Знаком какой идеологии является эта сцена? Да никакой. Свойство знака — обобщать, а здесь нет обобщения. Да, мы такими бываем. И не такими — тоже бываем. Можно было, конечно, в противовес показать и второе, но художественное высказывание не предполагает ни баланса, ни статистики.
То, какие мы разные, хорошо понимал Лесков, написавший рассказ «Бесстыдник». В одной компании герой Крымской войны рассказывает, как по милости воров-интендантов не было у солдат ни сносного обмундирования, ни провизии, ни оружия. Узнав, что при беседе присутствует петербургский интендант, он перестает стесняться в выражениях. И тогда героя начинает успокаивать как раз таки интендант. Он говорит, что русский человек — как кошка: всюду на четыре лапы приземляется. Что если бы он, интендант, был в Крыму, то стал бы героем, а герой, окажись он интендантом, жировал бы в Петербурге.

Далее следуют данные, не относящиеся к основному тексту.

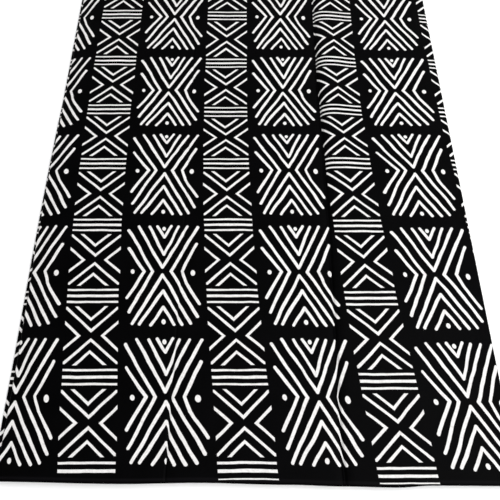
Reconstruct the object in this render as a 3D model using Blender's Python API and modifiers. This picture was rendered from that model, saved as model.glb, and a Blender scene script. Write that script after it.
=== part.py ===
"""Folded length of printed cotton, lying flat.

One sheet of cloth, folded in half three times along its length, so that its
eight layers go back and forth between the left and the right folds. The cloth's
width lies along Y, with the near selvedge at -Y. The origin is on the surface that
the pile lies on, under the middle of its box. Units are metres, +Z is up.
"""

import math
from collections import namedtuple

import bmesh
import bpy

# Driving sizes
CLOTH_WIDTH = 1.168  # from selvedge to selvedge, along Y
PILE_WIDTH = 0.7235  # from the left folds to the right fold, along X
SHEET = 0.001  # thickness of the cloth
GAP = 0.0005  # between two layers where a crease presses them together
PITCH = SHEET + GAP

# How the layers are joined, from the bottom one up. left_turn and right_turn name the
# layer that the fold on that side leads to, None at a cut end. left_edge names the
# column of LEFT_EDGES that the left end follows, left_inset is how far it stays behind
# that and sway how much further it wanders. Layers in one fold share all three.
# near_inset and far_inset are how far the selvedges stay behind the pile's edge, and
# follows is 1 where the near one follows the top layer's wander. The bottom layer's
# edges are straight, and hidden under the others.
Layer = namedtuple(
    "Layer", "left_turn right_turn left_edge left_inset sway near_inset far_inset follows"
)
LAYERS = (
    Layer(None, 7, "straight", 0.0016, 0.0000, 0.0080, 0.0010, 0),
    Layer(None, 6, "lower", 0.0008, 0.0010, 0.0004, 0.0016, 1),
    Layer(3, 5, "lower", 0.0000, 0.0000, 0.0020, 0.0004, 1),
    Layer(2, 4, "lower", 0.0000, 0.0000, 0.0008, 0.0022, 1),
    Layer(7, 3, "upper", 0.0000, 0.0008, 0.0016, 0.0012, 1),
    Layer(6, 2, "upper", 0.0000, 0.0008, 0.0010, 0.0018, 1),
    Layer(5, 1, "upper", 0.0000, 0.0008, 0.0006, 0.0006, 1),
    Layer(4, 0, "upper", 0.0000, 0.0008, 0.0000, 0.0000, 1),
)
CORNER_DIGITS = 5  # of a corner's place in metres, so to 0.01 mm
TURN_STEPS = 6  # straight runs round each fold
SWAY_LENGTH = 0.75  # of one wander of a left end, along Y

# How far the left ends lie behind the pile's left side, by the distance from the near
# selvedge: the bottom layer's, the lower folds' and the upper fold's
LeftEdge = namedtuple("LeftEdge", "distance straight lower upper")
LEFT_EDGES = (
    LeftEdge(0.00, 0.0032, 0.0020, 0.0090),
    LeftEdge(0.16, 0.0032, 0.0018, 0.0086),
    LeftEdge(0.26, 0.0032, 0.0008, 0.0068),
    LeftEdge(0.36, 0.0032, 0.0000, 0.0048),
    LeftEdge(0.50, 0.0032, 0.0000, 0.0042),
    LeftEdge(0.57, 0.0032, 0.0008, 0.0052),
    LeftEdge(0.68, 0.0032, 0.0026, 0.0074),
    LeftEdge(1.168, 0.0032, 0.0030, 0.0078),
)

# The near selvedge's inset across the pile, as it wanders
EdgePoint = namedtuple("EdgePoint", "x inset")
NEAR_EDGE = (
    EdgePoint(-0.3555, 0.0073),
    EdgePoint(-0.1745, 0.0044),
    EdgePoint(-0.0775, 0.0058),
    EdgePoint(0.0475, 0.0034),
    EdgePoint(0.1205, 0.0014),
    EdgePoint(0.1945, 0.0000),
    EdgePoint(0.2375, 0.0024),
    EdgePoint(0.3585, 0.0018),
)

# The two creases left by an earlier fold in three, as valleys from near to far.
# Each is depth deep in the top layer, and slope wide on either side.
Crease = namedtuple("Crease", "near_x far_x depth slope")
LEFT_CREASE = Crease(-0.1206, -0.1140, 0.0012, 0.020)
RIGHT_CREASE = Crease(0.1215, 0.1267, 0.0026, 0.014)
PANEL_RISE = 0.0028  # of the top layer between the creases and the folds
FOLD_SLOPE = 0.030  # from a fold's round to the full rise

# The hump to the right of the right crease, in the far half
HUMP_RISE = 0.0062
HUMP_PEAK = 0.020  # from the crease to the top of the hump
HUMP_FALL = 0.065  # from its top down to the pile again
HUMP_STARTS = 0.34  # distance from the near selvedge
HUMP_IS_FULL = 0.64
HUMP_EASES = 0.68
HUMP_AT_FAR_EDGE = 0.35  # of its full height

# Sections across the pile. They lie closer together where the hump starts.
Stretch = namedtuple("Stretch", "start end sections")
STRETCHES = (
    Stretch(0, HUMP_STARTS, 6),
    Stretch(HUMP_STARTS, HUMP_IS_FULL, 8),
    Stretch(HUMP_IS_FULL, CLOTH_WIDTH, 8),
)

# A point of the cloth's middle in a section. near, far and follows are its layer's.
Point = namedtuple("Point", "x z near far follows")

BLACK_DYE = (0.012, 0.012, 0.014, 1.0)
DYE_ROUGHNESS = 0.85


def eased(value, start, end):
    """0 before start, 1 after end, and smooth between them."""
    share = min(1.0, max(0.0, (value - start) / (end - start)))
    return share * share * (3 - 2 * share)


def mixed(a, b, share):
    return a + (b - a) * share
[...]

А если бы, между прочим, «Бесстыдника» экранизировали, то мгновенно нашлись бы актуальные параллели: и Крым, и торговля армейским имуществом, и многое другое, о чем Николай Семенович не подозревал. В советское время нас так приучили к эзоповому языку, что до сих пор нет сил перейти на другой. Знаки видели даже там, где их не было. Если уж кто-то показывал кукиш в кармане, то обсуждалось (шепотом назывались фамилии) значение каждого пальца. Но не этим ведь искусство входит в вечность. Еще Набоков призывал не разбрасывать по роману шпильки, потому что никто их впоследствии не будет собирать.

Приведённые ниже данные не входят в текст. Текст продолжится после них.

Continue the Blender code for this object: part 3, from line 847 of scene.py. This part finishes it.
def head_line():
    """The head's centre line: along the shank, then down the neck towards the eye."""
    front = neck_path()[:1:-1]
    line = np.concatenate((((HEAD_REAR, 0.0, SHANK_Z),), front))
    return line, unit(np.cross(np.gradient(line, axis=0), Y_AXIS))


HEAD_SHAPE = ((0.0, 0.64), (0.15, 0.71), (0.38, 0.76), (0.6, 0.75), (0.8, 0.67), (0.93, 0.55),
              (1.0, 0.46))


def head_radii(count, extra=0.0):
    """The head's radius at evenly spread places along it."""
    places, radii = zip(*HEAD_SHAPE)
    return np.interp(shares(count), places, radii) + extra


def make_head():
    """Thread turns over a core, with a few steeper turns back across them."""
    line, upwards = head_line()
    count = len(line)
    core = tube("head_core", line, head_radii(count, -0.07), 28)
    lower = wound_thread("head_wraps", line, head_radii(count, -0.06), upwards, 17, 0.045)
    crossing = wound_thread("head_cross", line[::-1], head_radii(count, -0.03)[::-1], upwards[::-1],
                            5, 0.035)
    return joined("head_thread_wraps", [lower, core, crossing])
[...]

Главная задача искусства — рассказывать о человеке. Не о политической системе, не о придворных интригах, даже, по большому счету, не об истории. Рассказывать нужно об истории души. Фильм Авдотьи Смирновой, как я его понимаю, — об истории души Григория Колокольцева (именно он рассказал Толстому о Шабунине), мечущегося между любовью к ближнему, представлениями о долге, ну и, конечно, мыслями об удачной карьере.

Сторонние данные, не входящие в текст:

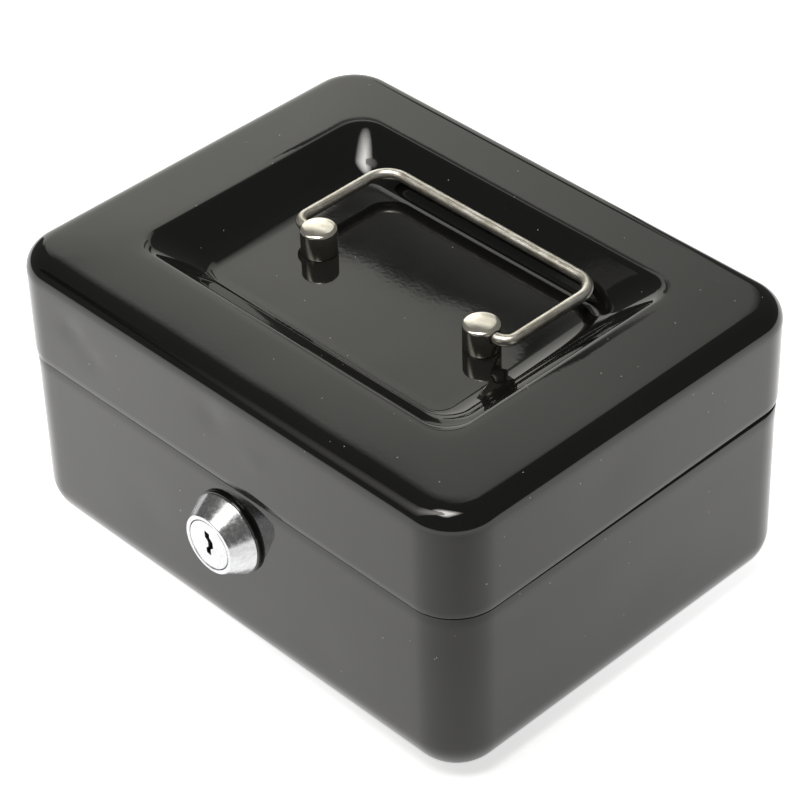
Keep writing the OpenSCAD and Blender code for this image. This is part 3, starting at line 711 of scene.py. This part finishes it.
profile = [(BORE_R, BEZEL_H - PLUG_STEP), (BORE_R, BEZEL_H - 0.28), (BORE_R + 0.06, BEZEL_H - 0.12),
           (BORE_R + 0.2, BEZEL_H - 0.02), (FACE_R - 0.38, BEZEL_H)]
lip_x, lip_z = FACE_R - LIP_ROUND, BEZEL_H - LIP_ROUND
profile += [(lip_x + LIP_ROUND * math.sin(b), lip_z + LIP_ROUND * math.cos(b))
            for b in (math.radians(70) * i / 6 for i in range(1, 7))]
profile += [(FACE_R + 0.18, BEZEL_H - 0.75), ((FACE_R + BEZEL_R) / 2, (BEZEL_H + TRIM_T) / 2 + 0.25),
            (BEZEL_R - 0.14, TRIM_T + 0.42), (BEZEL_R - 0.03, TRIM_T + 0.26), (BEZEL_R, TRIM_T + 0.16),
            (BEZEL_R - 0.04, TRIM_T + 0.06), (BEZEL_R - 0.15, TRIM_T), (BARREL_R, TRIM_T), (BARREL_R, -0.9)]
root, z = BARREL_R - THREAD_DEPTH, THREAD_TOP
while z > BARREL_BACK + 1.3:
    profile += [(root, z), (root, z - 0.12), (BARREL_R, z - 0.55), (BARREL_R, z - 0.67)]
    z -= THREAD_PITCH
profile += [(root, z), (BARREL_R - 0.8, BARREL_BACK), (PLUG_BODY_R + 0.05, BARREL_BACK),
            (PLUG_BODY_R + 0.05, BEZEL_H - PLUG_STEP)]
housing = lathe("lock_bezel_and_barrel", profile, 120, close=False)
for v in housing.data.vertices:
    if v.co.z < (TRIM_T - 0.05) * MM:
        v.co.x = max(-FLAT_X * MM, min(FLAT_X * MM, v.co.x))
settle(housing, to_lock)
crease(housing, 32)
dress(housing, "base", "lock_chrome", plated, "lock_housing")

seat_r = BARREL_R + 0.15
trim = lathe("lock_trim", [
    (seat_r, 0.02), (TRIM_R - 0.05, 0.02), (TRIM_R, 0.1), (TRIM_R, TRIM_T - 0.25),
    (TRIM_R - 0.08, TRIM_T - 0.08), (TRIM_R - 0.25, TRIM_T - 0.01), (seat_r, TRIM_T - 0.01),
    (seat_r, 0.02)], 120, close=False)
settle(trim, to_lock)
crease(trim, 32)
dress(trim, "base", "tray_plastic", enamel, "lock_trim_ring")

KEYWAY = [(-1.1, 3.9), (0.5, 3.6), (0.5, 2.5), (1.5, 1.6), (1.6, -0.2), (0.7, -0.9),
          (0.7, -2.9), (-0.8, -2.6), (-0.8, -1.2), (-0.1, -0.5), (-0.1, 1.0), (-1.1, 2.0)]
FACE_Z, KEY_END, STEPS, FACE_STEP = BEZEL_H - 0.06, -8.5, 96, 1.55
PLUG_END, TANG_END, TANG_HALF = BARREL_BACK - 0.1, -13.4, 2.75

# The plug's face is one flat ring of metal between its edge and the key slot.
edge = circle_points(PLUG_R - 0.22, FACE_Z, STEPS)
slot = [Vector((x, y, FACE_Z)) for x, y in KEYWAY]
verts = edge + slot
faces = [tuple(t) for t in tessellate_polygon([edge, slot])]
n0 = len(verts)
for r, z in ((PLUG_R - 0.08, FACE_Z - 0.05), (PLUG_R, FACE_Z - 0.2), (PLUG_R, FACE_Z - FACE_STEP),
             (PLUG_BODY_R, FACE_Z - FACE_STEP), (PLUG_BODY_R, PLUG_END)):
    verts += circle_points(r, z, STEPS)
start = [0] + [n0 + STEPS * i for i in range(5)]
for a0, a1 in zip(start, start[1:]):
    faces += [(a0 + i, a1 + i, a1 + (i + 1) % STEPS, a0 + (i + 1) % STEPS) for i in range(STEPS)]
faces.append(tuple(start[-1] + i for i in range(STEPS)))
# The key slot's walls and floor, then the square tang that carries the cam.
deep = len(verts)
verts += [Vector((x, y, KEY_END)) for x, y in KEYWAY]
m = len(KEYWAY)
faces += [(STEPS + i, STEPS + (i + 1) % m, deep + (i + 1) % m, deep + i) for i in range(m)]
faces.append(tuple(deep + i for i in range(m)))
t0 = len(verts)
for z in (PLUG_END, TANG_END):
    verts += [Vector((x * TANG_HALF, y * TANG_HALF, z)) for x, y in ((-1, -1), (1, -1), (1, 1), (-1, 1))]
faces += [(t0 + i, t0 + (i + 1) % 4, t0 + 4 + (i + 1) % 4, t0 + 4 + i) for i in range(4)]
faces += [tuple(t0 + i for i in range(4)), tuple(t0 + 7 - i for i in range(4))]
plug = add_mesh("lock_plug_face", [v * MM for v in verts], faces)
settle(plug, to_lock)
crease(plug, 30)
dress(plug, "key_plug", "lock_chrome", plated, "lock_plug")

brass, tree, shader = new_material("wafer_brass")
coords = object_coords(tree)
stain = noise_node(tree, coords, 700, 3, 0.6)
set_finish(tree, shader, blend(tree, stain, 0.3, 0.7, (0.72, 0.55, 0.24), (0.52, 0.38, 0.16)),
           range_node(tree, stain, 0.3, 0.7, 0.25, 0.42),
           bump_node(tree, noise_node(tree, coords, 2600, 2, 0.6), 0.000008), 1)


def redress(node, material):
    """A carried-over CAD node with a finished material."""
    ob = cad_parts[node]
    ob.data.materials.clear()
    ob.data.materials.append(material)


redress("lock_wafers", brass)

# Zinc-plated steel for the fixings: faint blue and straw patches and a rolled grain.
zinc, tree, shader = new_material("zinc_plate")
coords = object_coords(tree)
patch = noise_node(tree, coords, 120, 3, 0.6)
roll_map = tree.nodes.new("ShaderNodeMapping")
roll_map.inputs["Scale"].default_value = (180, 2400, 2400)
tree.links.new(coords, roll_map.inputs["Vector"])
rolled = noise_node(tree, roll_map.outputs["Vector"], 1.0, 3, 0.6)
set_finish(tree, shader, blend(tree, patch, 0.35, 0.65, (0.56, 0.60, 0.66), (0.70, 0.68, 0.62)),
           range_node(tree, rolled, 0.3, 0.7, 0.26, 0.44), bump_node(tree, rolled, 0.000010), 1)


def softened(node, name, body, slot, material, width=0.12, segments=2, angle=30):
    """A CAD node's shape with its flat faces merged and its sharp edges broken by a small round."""
    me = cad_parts[node].data.copy()
    me.name = name
    ob = bpy.data.objects.new(name, me)
    bpy.context.scene.collection.objects.link(ob)
    bm = bmesh.new()
    bm.from_mesh(me)
    bmesh.ops.remove_doubles(bm, verts=bm.verts, dist=2e-6)
    bmesh.ops.dissolve_limit(bm, angle_limit=math.radians(1.0), verts=bm.verts, edges=bm.edges)
    bm.to_mesh(me)
    bm.free()
    b = ob.modifiers.new("round", "BEVEL")
    b.width = width * MM
    b.segments = segments
    b.limit_method = "ANGLE"
    b.angle_limit = math.radians(angle)
    b.use_clamp_overlap = True
    bpy.context.view_layer.update()
    done = bpy.data.meshes.new_from_object(ob.evaluated_get(bpy.context.evaluated_depsgraph_get()))
    ob.modifiers.clear()
    ob.data = done
    crease(ob, 40)
    dress(ob, body, slot, material, node)


softened("lock_nut", "nut", "base", "zinc_steel", zinc, 0.15)
softened("lock_cam", "cam", "key_plug", "zinc_steel", zinc, 0.2)
softened("cam_screw", "cam_screw_head", "key_plug", "zinc_steel", zinc, 0.08)
for node in ("lock_washer", "cam_washer"):
    redress(node, zinc)

# ---------------------------------------------------------------------------
# Strike. A folded strap spot-welded inside the lid's front; the cam lies over
# its foot when the lock is turned.
# ---------------------------------------------------------------------------
softened("strike_plate", "strike", "lid", "zinc_steel", zinc, 0.2)

# ---------------------------------------------------------------------------
# Post fixings. A cross-recessed machine screw and a plain washer, both in
# zinc-plated steel, pull each handle post down from under the dish.
# ---------------------------------------------------------------------------
softened("handle_post_screws", "post_screws", "lid", "zinc_steel", zinc, 0.08)
redress("handle_post_washers", zinc)

# ---------------------------------------------------------------------------
# Hinges. Two butt hinges with rolled knuckles outside the back; each leaf is
# riveted to its wall, and the pin's ends are spread.
# ---------------------------------------------------------------------------
for side in ("left", "right"):
    softened("hinge_base_leaf_" + side, "base_leaf_" + side, "base", "zinc_steel", zinc, 0.15)
    softened("hinge_lid_leaf_" + side, "lid_leaf_" + side, "lid", "zinc_steel", zinc, 0.15)
    redress("hinge_pin_" + side, zinc)

HINGE_X, RIVET_DX = 42.0, 7.0
SHANK_R, HEAD_R, HEAD_H = 1.0, 1.8, 0.68
# Each row of rivets: its body, its node, and where the joined sheets start and end.
RIVET_ROWS = (("base", "hinge_base_rivets", 57.3, 58.9), ("lid", "hinge_lid_rivets", 57.7, 59.3))
rivet_tree, t_in, t_out = group_tree("riveting", [
    ("Rivet", "NodeSocketObject"), ("Finish", "NodeSocketMaterial")])
add_node = rivet_tree.nodes.new
link = rivet_tree.links.new
info = add_node("GeometryNodeObjectInfo")
info.inputs["As Instance"].default_value = True
on_points = add_node("GeometryNodeInstanceOnPoints")
realize = add_node("GeometryNodeRealizeInstances")
coat = add_node("GeometryNodeSetMaterial")
link(t_in.outputs["Rivet"], info.inputs["Object"])
link(t_in.outputs["Geometry"], on_points.inputs["Points"])
link(info.outputs["Geometry"], on_points.inputs["Instance"])
link(on_points.outputs["Instances"], realize.inputs["Geometry"])
link(realize.outputs["Geometry"], coat.inputs["Geometry"])
link(t_in.outputs["Finish"], coat.inputs["Material"])
link(coat.outputs["Geometry"], t_out.inputs["Geometry"])
for body, node, y_in, y_out in RIVET_ROWS:
    lo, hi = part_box(node)
    z = (lo.z + hi.z) / 2 / MM
    grip = y_out - y_in
    profile = [(0.2, -0.5), (1.35, -0.46), (1.75, -0.2), (HEAD_R, 0), (SHANK_R, 0),
               (SHANK_R, grip), (HEAD_R, grip)]
    profile += [(HEAD_R * math.cos(b), grip + HEAD_H * math.sin(b))
                for b in (math.radians(90) * i / 7 for i in range(1, 7))]
    rivet = lathe("rivet_shape", profile + [(0.15, grip + HEAD_H)], 32)
    settle(rivet, Matrix.Rotation(-math.pi / 2, 4, "X"))
    crease(rivet, 35)
    spots = [(s * HINGE_X + k * RIVET_DX, y_in, z) for s in (-1, 1) for k in (-1, 1)]
    seat = add_mesh(body + "_rivets", [Vector(p) * MM for p in spots], [])
    grow(seat, rivet_tree, {"Rivet": rivet, "Finish": zinc})
    bpy.data.objects.remove(rivet)
    dress(seat, body, "zinc_steel", zinc, node)

# ---------------------------------------------------------------------------
# Coin tray. One moulding in dark plastic with a fine spark-eroded grain; it
# hangs on the base's lip by its side flanges and lifts out.
# ---------------------------------------------------------------------------
moulded, tree, shader = new_material("tray_plastic")
coords = object_coords(tree)
grain = noise_node(tree, coords, 1600, 2, 0.6)
flow = noise_node(tree, coords, 22, 3, 0.5)
set_finish(tree, shader, blend(tree, flow, 0.3, 0.7, (0.035, 0.036, 0.038), (0.050, 0.050, 0.052)),
           range_node(tree, grain, 0.3, 0.7, 0.42, 0.58), bump_node(tree, grain, 0.00003))
softened("coin_tray", "tray", "tray", "tray_plastic", moulded, 0.35, 3, 35)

Настоящий Колокольцев не был генеральским сынком. Отца-генерала, великолепно сыгранного Андреем Смирновым, создатели фильма придумали для того, чтобы свести в кинофокусе все мотивы решения главного героя. Можно было обойтись и без отца (тогда возникла бы иная драматургия), но режиссер и сценаристы сделали другой выбор и имели на это полное художественное право.
Здесь мы подходим еще к одной проблеме, решавшейся в «Истории одного назначения»: она ведь в буквальном смысле — история. Создание фильма по реально происходившим событиям — это такая шахматная партия, в которой все ходы записаны до начала. Можно, конечно, подставить пешку-другую, но в целом не разбежишься. Тем более удивительно, что все фигуры в этой партии безупречны. И это не фигуры уже — человеки.
Да, в жизни все было несколько иначе. Жизнь смягчает драматургию. Вскоре после заседания суда большинство участников событий (кроме Шабунина, естественно) были приглашены в имение Толстых на именины Софьи Андреевны. Несвойственный драматургии тайм-аут, словно все решили перевести дух — и это закономерным образом в фильм не попало. Но спустя какое-то время прапорщик Стасюлевич, винивший себя в смерти Шабунина, действительно утопился — именно так, в шинели, только надев ее задом наперед, чтобы предельно сковать движения рук.
Примечателен и эпилог этой истории, частично вошедший в фильм. Какой-то он очень наш. Вскоре после казни могилу расстрелянного приказано было сровнять с землей, потому что возле нее начались народные радения: народ жалостлив. В советское время они продолжились на иной манер — прах Шабунина, как жертвы царизма, был перенесен на кладбище города Щекино. Новой власти требовались новые святые.
У этой истории есть множество измерений: юридическое, политическое, общественное (тогдашнее и нынешнее), историческое. «История одного назначения» имеет дело с самым высоким — нравственным — измерением и является его знаком. Все остальные — существенно ниже.